[Material]
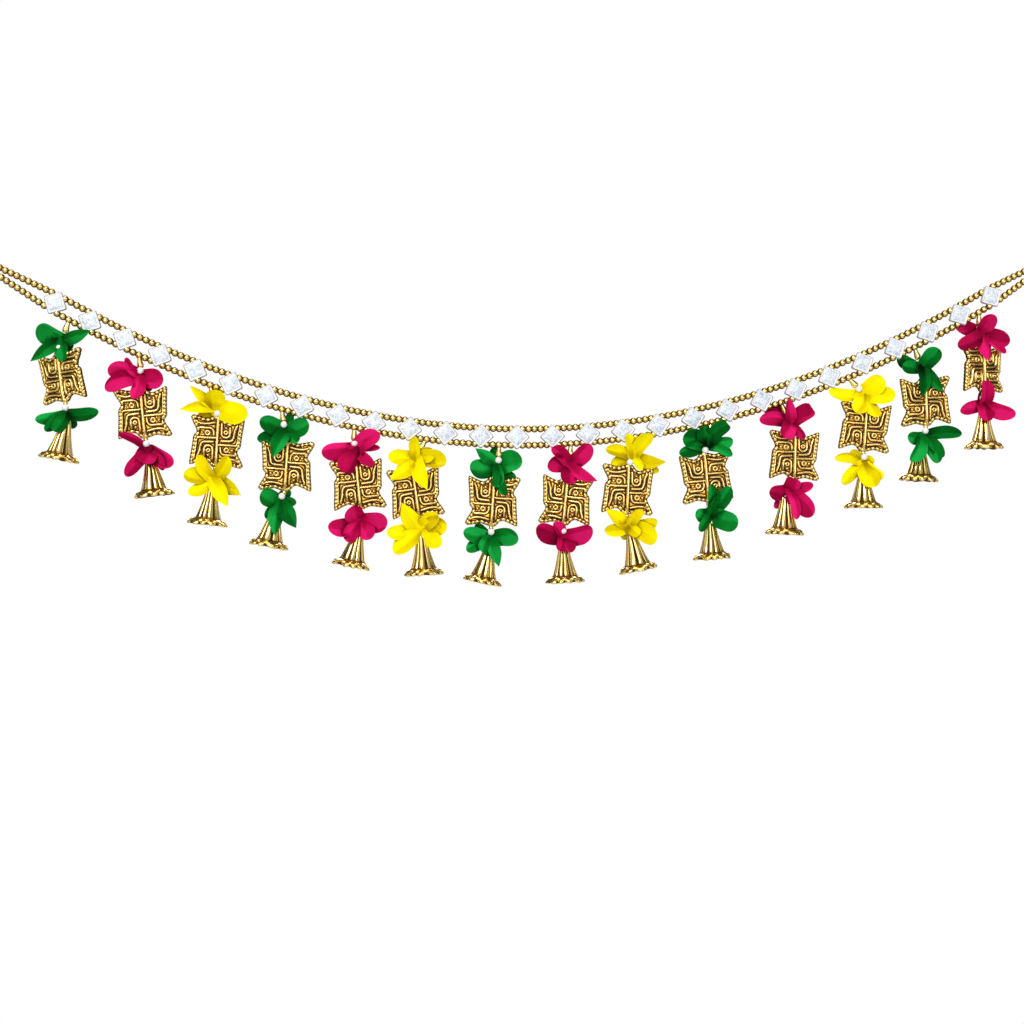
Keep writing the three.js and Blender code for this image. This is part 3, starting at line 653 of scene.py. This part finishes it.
def charm_pattern():
    """The charm's grid of points across and up, its height over the grid, and its recess value: painted
    shade in the cuts, a painted highlight on the raised lines.
    """
    cells = CHARM.cells
    top = smooth_line(CHARM_TOP, cells + 1)
    right = smooth_line(CHARM_RIGHT, cells + 1)
    bottom = -top[::-1]
    u, v = np.meshgrid(np.linspace(0, 1, cells + 1), np.linspace(0, 1, cells + 1), indexing="ij")
    t, b = top[:, None, :], bottom[:, None, :]
    r, l = right[::-1][None, :, :], -right[None, :, :]
    uu, vv = u[..., None], v[..., None]
    corners = ((1 - uu) * (1 - vv) * bottom[0] + uu * (1 - vv) * bottom[-1]
               + (1 - uu) * vv * top[0] + uu * vv * top[-1])
    flat = ((1 - vv) * b + vv * t + (1 - uu) * l + uu * r - corners).reshape(-1, 2)
    outline = np.concatenate([top, right[1:], -top[1:], -right[1:]])
    inside, round_at = distance_to(flat, outline)
    raised = np.zeros(len(flat))
    cut = np.zeros(len(flat))
    small_cut, thin = CHARM.small_cut, CHARM.small_cut_thin
    for sign in (1, -1):
        for line in CHARM_LINES:
            ridge = sign * smooth_line(line, 30)
            gap, _ = distance_to(flat, ridge)
            raised = np.maximum(raised, dome(gap, CHARM.line_half))
            cut = np.maximum(cut, dome(gap - CHARM.cut_at, CHARM.cut_thin))
            gap, _ = distance_to(flat, ridge + np.array(CHARM.cut_shift))
            cut = np.maximum(cut, dome(gap, CHARM.cut_half))
        for x, z, radius in CHARM_RINGS:
            gap = np.abs(np.linalg.norm(flat - sign * np.array([x, z]), axis=1) - radius)
            raised = np.maximum(raised, dome(gap, CHARM.ring_half))
            cut = np.maximum(cut, small_cut * dome(gap - CHARM.ring_cut_at, thin))
        for x, z in CHARM_DOTS:
            gap = np.linalg.norm(flat - sign * np.array([x, z]), axis=1)
            raised = np.maximum(raised, dome(gap, CHARM.dot_half))
            cut = np.maximum(cut, small_cut * dome(gap - CHARM.dot_cut_at, thin))
    from_rib = np.abs(flat[:, 0])
    rib = dome(from_rib, CHARM.rib_half)
    beside_rib = dome(from_rib - CHARM.rib_cut_at, CHARM.rib_cut_half)
    from_bead = (round_at / CHARM.bead_pitch) % 1 - 0.5
    to_bead = np.hypot(inside - CHARM.bead_middle, from_bead * CHARM.bead_pitch)
    rope = dome(to_bead, CHARM.bead_half)
    border = smooth_step(*CHARM.border, inside)
    moat = dome(inside - CHARM.moat_at, CHARM.moat_half) * smooth_step(*CHARM.moat_from_rib, from_rib)
    raised = np.maximum(raised * (1 - border), border * rope)
    cut = np.maximum(cut * (1 - border), np.maximum(moat, beside_rib * (1 - border)))
    cut = np.maximum(cut, border * (1 - rope) * CHARM.between_beads)
    raised = np.where(rib > 0, np.maximum(raised, CHARM.rib_high * rib), raised)
    cut = cut * (1 - np.minimum(raised * CHARM.line_fills, 1))
    height = CHARM.line_high * raised - CHARM.cut_deep * cut
    # Painted highlight on the raised lines, and painted shade in the cuts, the moat and between the beads.
    bright = CHARM.line_bright * np.minimum(raised * CHARM.bright_by, 1)
    recess = np.clip(CHARM.ground + CHARM.cut_dark * cut - bright, 0, 1)
    return flat, height, recess, inside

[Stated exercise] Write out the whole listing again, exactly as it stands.

[Exercise answer]
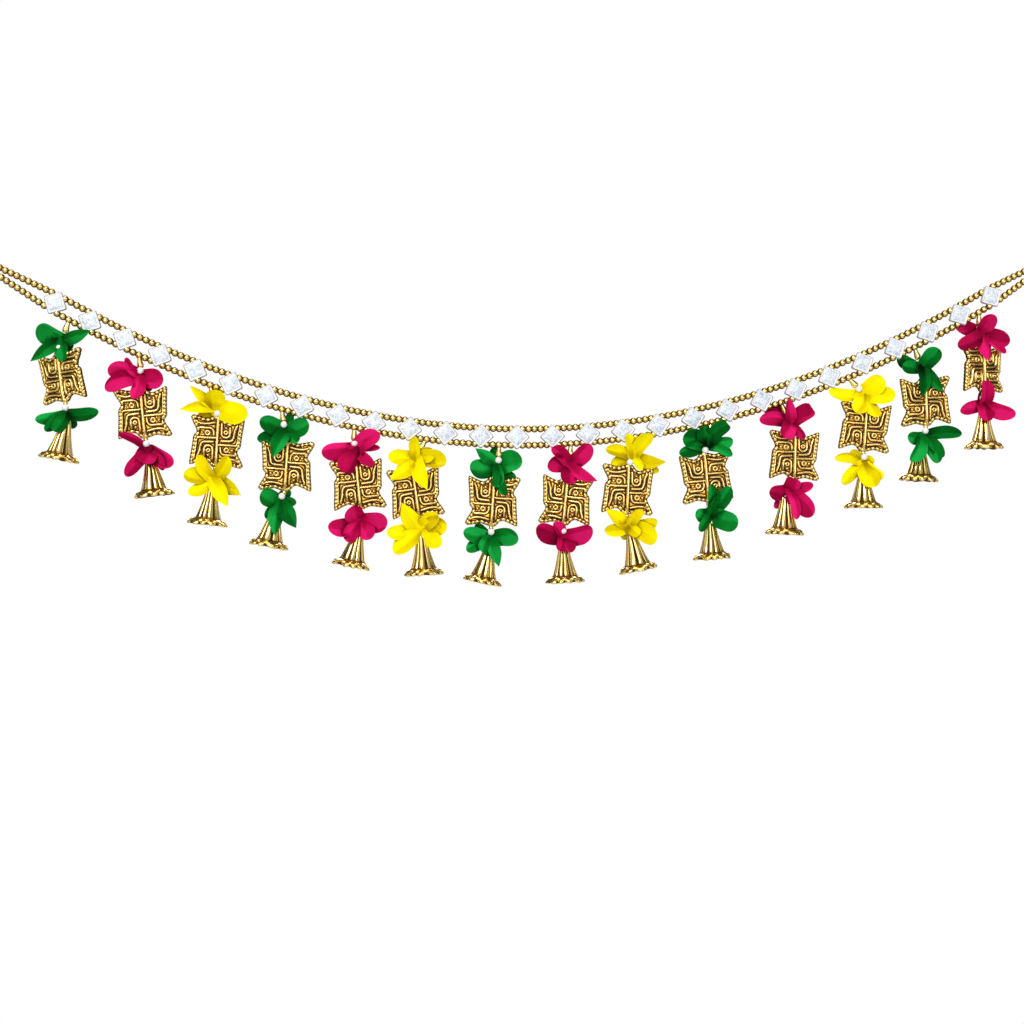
Keep writing the three.js and Blender code for this image. This is part 3, starting at line 653 of scene.py. This part finishes it.
def charm_pattern():
    """The charm's grid of points across and up, its height over the grid, and its recess value: painted
    shade in the cuts, a painted highlight on the raised lines.
    """
    cells = CHARM.cells
    top = smooth_line(CHARM_TOP, cells + 1)
    right = smooth_line(CHARM_RIGHT, cells + 1)
    bottom = -top[::-1]
    u, v = np.meshgrid(np.linspace(0, 1, cells + 1), np.linspace(0, 1, cells + 1), indexing="ij")
    t, b = top[:, None, :], bottom[:, None, :]
    r, l = right[::-1][None, :, :], -right[None, :, :]
    uu, vv = u[..., None], v[..., None]
    corners = ((1 - uu) * (1 - vv) * bottom[0] + uu * (1 - vv) * bottom[-1]
               + (1 - uu) * vv * top[0] + uu * vv * top[-1])
    flat = ((1 - vv) * b + vv * t + (1 - uu) * l + uu * r - corners).reshape(-1, 2)
    outline = np.concatenate([top, right[1:], -top[1:], -right[1:]])
    inside, round_at = distance_to(flat, outline)
    raised = np.zeros(len(flat))
    cut = np.zeros(len(flat))
    small_cut, thin = CHARM.small_cut, CHARM.small_cut_thin
    for sign in (1, -1):
        for line in CHARM_LINES:
            ridge = sign * smooth_line(line, 30)
            gap, _ = distance_to(flat, ridge)
            raised = np.maximum(raised, dome(gap, CHARM.line_half))
            cut = np.maximum(cut, dome(gap - CHARM.cut_at, CHARM.cut_thin))
            gap, _ = distance_to(flat, ridge + np.array(CHARM.cut_shift))
            cut = np.maximum(cut, dome(gap, CHARM.cut_half))
        for x, z, radius in CHARM_RINGS:
            gap = np.abs(np.linalg.norm(flat - sign * np.array([x, z]), axis=1) - radius)
            raised = np.maximum(raised, dome(gap, CHARM.ring_half))
            cut = np.maximum(cut, small_cut * dome(gap - CHARM.ring_cut_at, thin))
        for x, z in CHARM_DOTS:
            gap = np.linalg.norm(flat - sign * np.array([x, z]), axis=1)
            raised = np.maximum(raised, dome(gap, CHARM.dot_half))
            cut = np.maximum(cut, small_cut * dome(gap - CHARM.dot_cut_at, thin))
    from_rib = np.abs(flat[:, 0])
    rib = dome(from_rib, CHARM.rib_half)
    beside_rib = dome(from_rib - CHARM.rib_cut_at, CHARM.rib_cut_half)
    from_bead = (round_at / CHARM.bead_pitch) % 1 - 0.5
    to_bead = np.hypot(inside - CHARM.bead_middle, from_bead * CHARM.bead_pitch)
    rope = dome(to_bead, CHARM.bead_half)
    border = smooth_step(*CHARM.border, inside)
    moat = dome(inside - CHARM.moat_at, CHARM.moat_half) * smooth_step(*CHARM.moat_from_rib, from_rib)
    raised = np.maximum(raised * (1 - border), border * rope)
    cut = np.maximum(cut * (1 - border), np.maximum(moat, beside_rib * (1 - border)))
    cut = np.maximum(cut, border * (1 - rope) * CHARM.between_beads)
    raised = np.where(rib > 0, np.maximum(raised, CHARM.rib_high * rib), raised)
    cut = cut * (1 - np.minimum(raised * CHARM.line_fills, 1))
    height = CHARM.line_high * raised - CHARM.cut_deep * cut
    # Painted highlight on the raised lines, and painted shade in the cuts, the moat and between the beads.
    bright = CHARM.line_bright * np.minimum(raised * CHARM.bright_by, 1)
    recess = np.clip(CHARM.ground + CHARM.cut_dark * cut - bright, 0, 1)
    return flat, height, recess, inside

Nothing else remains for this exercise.